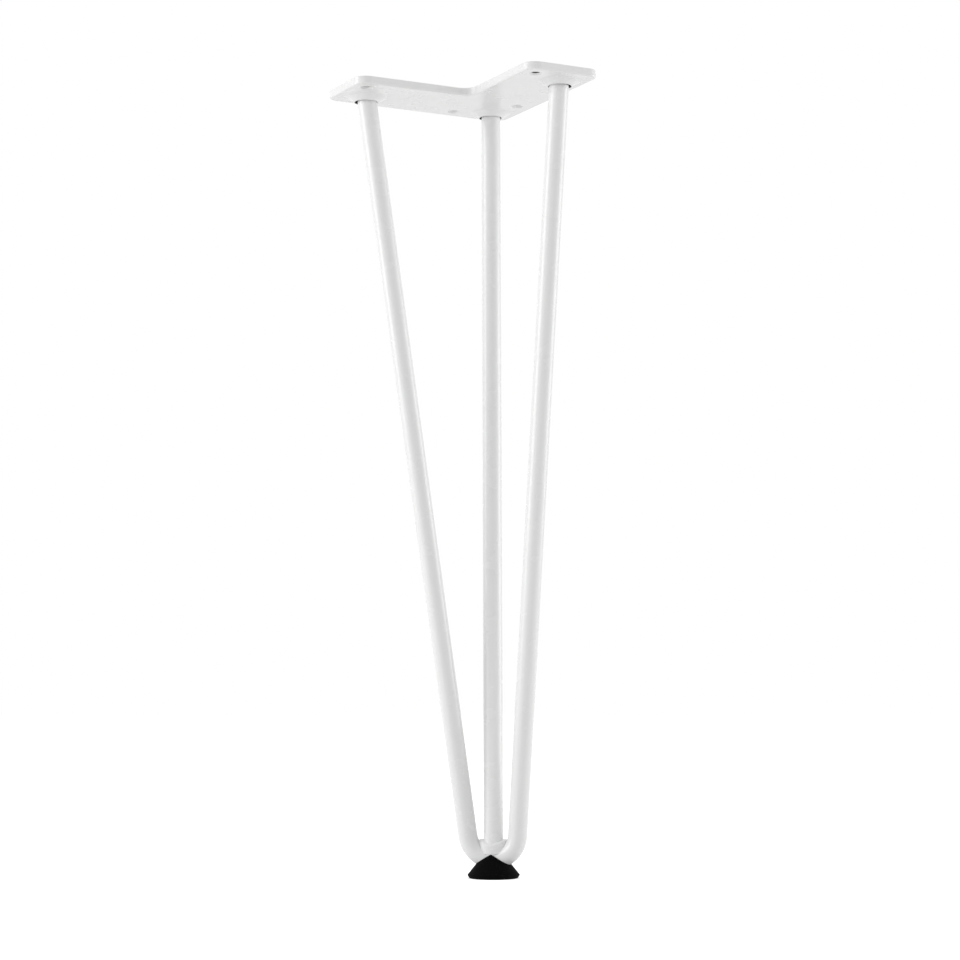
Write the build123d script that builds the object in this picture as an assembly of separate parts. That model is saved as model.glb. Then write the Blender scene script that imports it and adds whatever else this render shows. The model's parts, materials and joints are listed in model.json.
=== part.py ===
from build123d import *
import math
import os

# Three-rod hairpin table leg, in millimetres.
# The origin is on the plate's top face, straight above the centre rod and the foot. +Z is up.
# The plate's corner points to +Y and its two arms run back to the left and the right.

# Whole leg
leg_height = 406.0  # from the plate's top face to the floor

# Mounting plate
plate_thickness = 4.0
arm_length = 103.4  # along the outer edge, from the sharp corner to the arm's end
arm_width = 40.5
arm_turn = 45.0  # degrees between each arm and the plane of symmetry
plate_corner_radius = 8.0  # outside corner between the arms
plate_crook_radius = 7.0  # inside corner between the arms
arm_outer_radius = 5.5  # end corner on the outer edge
arm_inner_radius = 7.0  # end corner on the inner edge
plate_under_round = 0.9  # round of the outline's lower edge
plate_top_round = 0.4

# Screw holes, countersunk from below
screw_hole_diameter = 4.6
screw_head_diameter = 6.4
countersink_angle = 90.0
end_screw_inset = 8.2  # from the arm's end and from its inner edge
corner_screw_along = 33.5  # from the plate's sharp corner
corner_screw_inset = 8.6  # from the outer edge

# Pressed bosses that hold the rods' ends
rod_edge_inset = 14.0  # from the outer edge
rod_end_inset = 16.4  # from the arm's end
rod_hole_diameter = 11.4
boss_base_diameter = 21.0
boss_tip_diameter = 12.6
boss_depth = 2.5  # how far the tip stands out below the plate
boss_base_round = 1.0

# Rods
rod_diameter = 10.0
rod_end_depth = 1.6  # from the top face down to the middle of a rod's end
rod_cross_depth = 3.4  # where a rod's centre line crosses its hole's axis
cope_lip = 1.5  # the centre rod's coped end stops this far above the bend's centre line
bend_radius = 13.5  # hairpin bend, at the rod's centre line

# Welds
weld_sink = 0.2  # the plug welds lie this far below the top face
weld_reach = 1.0  # how far a plug weld runs down between the rod and its hole
bead_top_half_width = 7.8  # bend weld, across the crook
bead_top_half_depth = 5.7  # front to back
bead_root_half_width = 7.4
bead_root_half_depth = 5.25
bead_low = 2.9  # from the bend's lowest centre line up to the bead's root
bead_high = 10.4  # and to its top
bead_crest_radius = 6.4  # the top is an arch from front to back
bead_round = 1.1

# Rubber foot
foot_diameter = 27.2
foot_slope = 51.0  # degrees between the cone's side and the floor
foot_rim_height = 1.7  # from the floor to the widest place
foot_rim_inset = 1.1  # how much smaller the sole is than the widest place
foot_rim_round = 0.6
foot_floor = 4.6  # rubber between the bend and the floor
foot_ridge_height = 12.4  # from the floor to the points in front of and behind the bend
foot_ridge_slope = 30.0  # degrees, down from those points to the left and the right

rod_radius = rod_diameter / 2
corner_y = rod_edge_inset * math.sqrt(2)  # the plate's sharp corner
floor_z = -leg_height
underside_z = -plate_thickness
bend_bottom_z = floor_z + foot_floor + rod_radius  # lowest point of the bend's centre line

boss_base_radius = boss_base_diameter / 2
boss_tip_radius = boss_tip_diameter / 2
rod_hole_radius = rod_hole_diameter / 2
boss_slope = boss_depth / (boss_base_radius - boss_tip_radius)
wall_rise = plate_thickness * math.hypot(1, boss_slope)  # sheet thickness, measured upright


def arm_point(side, along, inset):
    """Point on the plate: side is -1 for the left arm and 1 for the right."""
    turn = math.radians(arm_turn)
    x = side * (math.sin(turn) * along - math.cos(turn) * inset)
    y = corner_y - math.cos(turn) * along - math.sin(turn) * inset
    return x, y


def plate_outline():
    crook = arm_width / math.tan(math.radians(arm_turn))
    corners = [
        (0, corner_y),
        arm_point(-1, arm_length, 0),
        arm_point(-1, arm_length, arm_width),
        arm_point(-1, crook, arm_width),
        arm_point(1, arm_length, arm_width),
        arm_point(1, arm_length, 0),
    ]
    face = make_face(Polyline(*corners, close=True))
    rounds = [
        (corners[0], plate_corner_radius),
        (corners[1], arm_outer_radius),
        (corners[2], arm_inner_radius),
        (corners[3], plate_crook_radius),
        (corners[4], arm_inner_radius),
        (corners[5], arm_outer_radius),
    ]
    for corner, radius in rounds:
        nearest = face.vertices().sort_by_distance(Vector(*corner))[0]
        face = fillet(nearest, radius)
    return face


def rod_places():
    along = arm_length - rod_end_inset
    return {
        "left": arm_point(-1, along, rod_edge_inset),
        "right": arm_point(1, along, rod_edge_inset),
        "corner": (0.0, 0.0),
    }


def screw_places():
    end_along = arm_length - end_screw_inset
    end_inset = arm_width - end_screw_inset
    places = []
    for side in (-1, 1):
        places.append(arm_point(side, end_along, end_inset))
        places.append(arm_point(side, corner_screw_along, corner_screw_inset))
    return places


def cone_between(radius_low, z_low, radius_high, z_high):
    middle = (z_low + z_high) / 2
    return Pos(0, 0, middle) * Cone(radius_low, radius_high, z_high - z_low)


def cylinder_between(radius, z_low, z_high):
    middle = (z_low + z_high) / 2
    return Pos(0, 0, middle) * Cylinder(radius, z_high - z_low)


def dimple_height(radius):
    """Height of the dimple's wall, which runs parallel to the boss at the plate's thickness."""
    return underside_z - (boss_base_radius - radius) * boss_slope + wall_rise


def dimple_radius(height):
    return boss_base_radius - (underside_z + wall_rise - height) / boss_slope


def mounting_plate():
    plate = extrude(Pos(0, 0, underside_z) * plate_outline(), plate_thickness)
    plate = fillet(plate.edges().group_by(Axis.Z)[0], plate_under_round)
    plate = fillet(plate.edges().group_by(Axis.Z)[-1], plate_top_round)

    # each boss is a cone pressed down out of the sheet, which leaves a dimple above it
    tip_z = underside_z - boss_depth
    rim_z = underside_z + plate_thickness / 2
    boss = cone_between(boss_tip_radius, tip_z, boss_base_radius, underside_z)
    boss += cylinder_between(boss_base_radius, underside_z, rim_z)
    dimple = cone_between(rod_hole_radius, dimple_height(rod_hole_radius), dimple_radius(0), 0)
    hole = cylinder_between(rod_hole_radius, tip_z, 0)
    places = [Pos(x, y, 0) for x, y in rod_places().values()]
    plate += [place * boss for place in places]
    base_edges = plate.edges().filter_by(GeomType.CIRCLE)
    base_edges = base_edges.filter_by(lambda edge: abs(edge.radius - boss_base_radius) < 0.01)
    plate = fillet(base_edges, boss_base_round)
    plate -= [place * (dimple + hole) for place in places]

    head_radius = screw_head_diameter / 2
    shank_radius = screw_hole_diameter / 2
    sink_depth = (head_radius - shank_radius) / math.tan(math.radians(countersink_angle / 2))
    sink = cone_between(head_radius, underside_z, shank_radius, underside_z + sink_depth)
    shank = cylinder_between(shank_radius, underside_z, 0)
    plate -= [Pos(x, y, 0) * (sink + shank) for x, y in screw_places()]
    return plate


def hairpin_plane():
    """Plane of the hairpin's centre line, with its origin at the middle of the bend."""
    leg_x, leg_y = rod_places()["right"]
    lowest = Vector(0, 0, bend_bottom_z)
    highest = Vector(0, leg_y, -rod_cross_depth)
    up = (highest - lowest).normalized()
    side = Vector(1, 0, 0)
    return Plane(origin=lowest + up * bend_radius, x_dir=side, z_dir=side.cross(up))


def hairpin_rod():
    plane = hairpin_plane()
    leg_x, leg_y = rod_places()["right"]
    crossing = plane.to_local_coords(Vector(leg_x, leg_y, -rod_cross_depth))
    # a leg runs from where it crosses its hole's axis, straight to its tangent on the bend
    reach = math.hypot(crossing.X, crossing.Y)
    tangent_angle = math.atan2(crossing.Y, crossing.X) - math.acos(bend_radius / reach)
    tangent_x = bend_radius * math.cos(tangent_angle)
    tangent_y = bend_radius * math.sin(tangent_angle)
    leg_length = math.sqrt(reach**2 - bend_radius**2)
    rise = plane.from_local_coords(Vector(-math.sin(tangent_angle), math.cos(tangent_angle), 0))
    rise_z = rise.Z - plane.origin.Z
    leg_length += (rod_cross_depth - rod_end_depth) / rise_z
    top_x = tangent_x - math.sin(tangent_angle) * leg_length
    top_y = tangent_y + math.cos(tangent_angle) * leg_length

    left_leg = Line((-top_x, top_y), (-tangent_x, tangent_y))
    bend = ThreePointArc((-tangent_x, tangent_y), (0, -bend_radius), (tangent_x, tangent_y))
    right_leg = Line((tangent_x, tangent_y), (top_x, top_y))
    path = plane * Wire([left_leg, bend, right_leg])
    section = Plane(origin=path @ 0, z_dir=path % 0) * Circle(rod_radius)
    return sweep(section, path=path)


def centre_rod(hairpin):
    """Straight rod whose lower end is coped to sit in the crook of the bend."""
    low = bend_bottom_z + cope_lip
    rod = cylinder_between(rod_radius, low, -rod_end_depth)
    return rod - hairpin


def bend_weld(hairpin, centre):
    """Bead that fills the crook round the centre rod, with its root just above the foot."""
    root = Pos(0, 0, bead_low) * Ellipse(bead_root_half_width, bead_root_half_depth)
    top = Pos(0, 0, bead_high) * Ellipse(bead_top_half_width, bead_top_half_depth)
    crest = Pos(0, 0, bead_high - bead_crest_radius) * Rotation(0, 90, 0)
    crest *= Cylinder(bead_crest_radius, 2 * (bead_top_half_width + bead_round))
    bead = loft([root, top]) & crest
    above_root = bead_low + bead_round
    rim_edges = bead.edges().filter_by(lambda edge: edge.bounding_box().min.Z > above_root)
    bead = Pos(0, 0, bend_bottom_z) * fillet(rim_edges, bead_round)
    return bead - hairpin - centre


def plug_weld(place, rod):
    """Weld that fills a dimple from above, round and over the rod's end."""
    top_z = -weld_sink
    throat_z = dimple_height(rod_hole_radius)
    weld = cone_between(rod_hole_radius, throat_z, dimple_radius(top_z), top_z)
    weld += cylinder_between(rod_hole_radius, throat_z - weld_reach, throat_z)
    return Pos(*place, 0) * weld - rod


def rubber_foot(steel):
    """Cone with a small rim below its widest place, moulded to the bend and cut like a roof."""
    widest = foot_diameter / 2
    sole = widest - foot_rim_inset
    rim_z = floor_z + foot_rim_height
    outline = Polyline(
        (0, floor_z),
        (sole, floor_z),
        (widest, rim_z),
        (0, rim_z + widest * math.tan(math.radians(foot_slope))),
        close=True,
    )
    profile = make_face(outline)
    rim = profile.vertices().filter_by(lambda corner: corner.X > sole - foot_rim_round)
    cone = revolve(Plane.XZ * fillet(rim, foot_rim_round), Axis.Z)
    eaves_z = floor_z + foot_ridge_height - widest * math.tan(math.radians(foot_ridge_slope))
    roof = Polyline(
        (0, floor_z + foot_ridge_height),
        (-widest, eaves_z),
        (-widest, floor_z),
        (widest, floor_z),
        (widest, eaves_z),
        close=True,
    )
    cone &= extrude(make_face(Plane.XZ * roof), widest, both=True)
    for piece in steel:
        cone -= piece
    return cone


def build_leg():
    places = rod_places()
    hairpin = hairpin_rod()
    centre = centre_rod(hairpin)
    weld = bend_weld(hairpin, centre)
    return {
        "mounting_plate": mounting_plate(),
        "hairpin_rod": hairpin,
        "centre_rod": centre,
        "bend_weld": weld,
        "left_plug_weld": plug_weld(places["left"], hairpin),
        "right_plug_weld": plug_weld(places["right"], hairpin),
        "corner_plug_weld": plug_weld(places["corner"], centre),
        "rubber_foot": rubber_foot([hairpin, centre, weld]),
    }


os.makedirs("parts", exist_ok=True)
for name, piece in build_leg().items():
    piece.label = name
    export_step(piece, f"parts/{name}.step")
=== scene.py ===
import json
import math

import bpy
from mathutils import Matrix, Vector


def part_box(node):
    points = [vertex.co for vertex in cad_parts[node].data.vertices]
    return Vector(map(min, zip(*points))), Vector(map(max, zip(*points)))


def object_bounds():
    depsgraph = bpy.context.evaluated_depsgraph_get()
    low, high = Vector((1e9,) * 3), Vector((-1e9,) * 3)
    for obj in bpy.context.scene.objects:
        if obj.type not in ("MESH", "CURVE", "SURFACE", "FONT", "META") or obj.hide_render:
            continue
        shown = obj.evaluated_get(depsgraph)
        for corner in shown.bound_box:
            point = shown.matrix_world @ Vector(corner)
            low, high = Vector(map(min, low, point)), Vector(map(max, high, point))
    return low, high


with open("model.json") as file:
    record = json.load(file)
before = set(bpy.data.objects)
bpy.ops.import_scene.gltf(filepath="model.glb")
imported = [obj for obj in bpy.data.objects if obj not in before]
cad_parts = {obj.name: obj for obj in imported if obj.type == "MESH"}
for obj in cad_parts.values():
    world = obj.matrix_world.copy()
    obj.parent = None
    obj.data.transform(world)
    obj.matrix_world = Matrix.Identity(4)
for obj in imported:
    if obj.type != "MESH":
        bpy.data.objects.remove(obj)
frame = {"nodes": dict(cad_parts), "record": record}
cadLow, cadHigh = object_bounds()
nodes = frame["nodes"]
print("frame loaded:", len(nodes), "pieces")

scene = bpy.context.scene
scene.view_settings.view_transform = "Standard"

# camera, solved from the photograph's edges
camera = {
    "place": (0.34408, -1.14321, -0.30688),
    "turn": (95.1334, 0.1825, 17.074),  # degrees
    "lens": 85.706,
    "sensor": 36,
}


def addCamera():
    data = bpy.data.cameras.new("camera")
    data.lens = camera["lens"]
    data.sensor_width = camera["sensor"]
    holder = bpy.data.objects.new("camera", data)
    holder.location = camera["place"]
    holder.rotation_euler = [math.radians(angle) for angle in camera["turn"]]
    scene.collection.objects.link(holder)
    scene.camera = holder


addCamera()
print("camera set")


# small tools for the node trees
def newMaterial(name):
    material = bpy.data.materials.new(name)
    material.use_nodes = True
    material.node_tree.nodes.clear()
    return material


def addNode(tree, kind, place, values=None):
    node = tree.nodes.new(kind)
    node.location = place
    for socket, value in (values or {}).items():
        node.inputs[socket].default_value = value
    return node


def addMaths(tree, operation, place, first, second):
    node = addNode(tree, "ShaderNodeMath", place)
    node.operation = operation
    for index, value in enumerate((first, second)):
        if isinstance(value, (int, float)):
            node.inputs[index].default_value = value
        else:
            tree.links.new(value, node.inputs[index])
    return node.outputs["Value"]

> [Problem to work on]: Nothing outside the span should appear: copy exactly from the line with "cone &= extrude(make_face(Plane.XZ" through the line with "if obj.type not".

> [Response for this exercise]:
    cone &= extrude(make_face(Plane.XZ * roof), widest, both=True)
    for piece in steel:
        cone -= piece
    return cone


def build_leg():
    places = rod_places()
    hairpin = hairpin_rod()
    centre = centre_rod(hairpin)
    weld = bend_weld(hairpin, centre)
    return {
        "mounting_plate": mounting_plate(),
        "hairpin_rod": hairpin,
        "centre_rod": centre,
        "bend_weld": weld,
        "left_plug_weld": plug_weld(places["left"], hairpin),
        "right_plug_weld": plug_weld(places["right"], hairpin),
        "corner_plug_weld": plug_weld(places["corner"], centre),
        "rubber_foot": rubber_foot([hairpin, centre, weld]),
    }


os.makedirs("parts", exist_ok=True)
for name, piece in build_leg().items():
    piece.label = name
    export_step(piece, f"parts/{name}.step")
=== scene.py ===
import json
import math

import bpy
from mathutils import Matrix, Vector


def part_box(node):
    points = [vertex.co for vertex in cad_parts[node].data.vertices]
    return Vector(map(min, zip(*points))), Vector(map(max, zip(*points)))


def object_bounds():
    depsgraph = bpy.context.evaluated_depsgraph_get()
    low, high = Vector((1e9,) * 3), Vector((-1e9,) * 3)
    for obj in bpy.context.scene.objects:
        if obj.type not in ("MESH", "CURVE", "SURFACE", "FONT", "META") or obj.hide_render:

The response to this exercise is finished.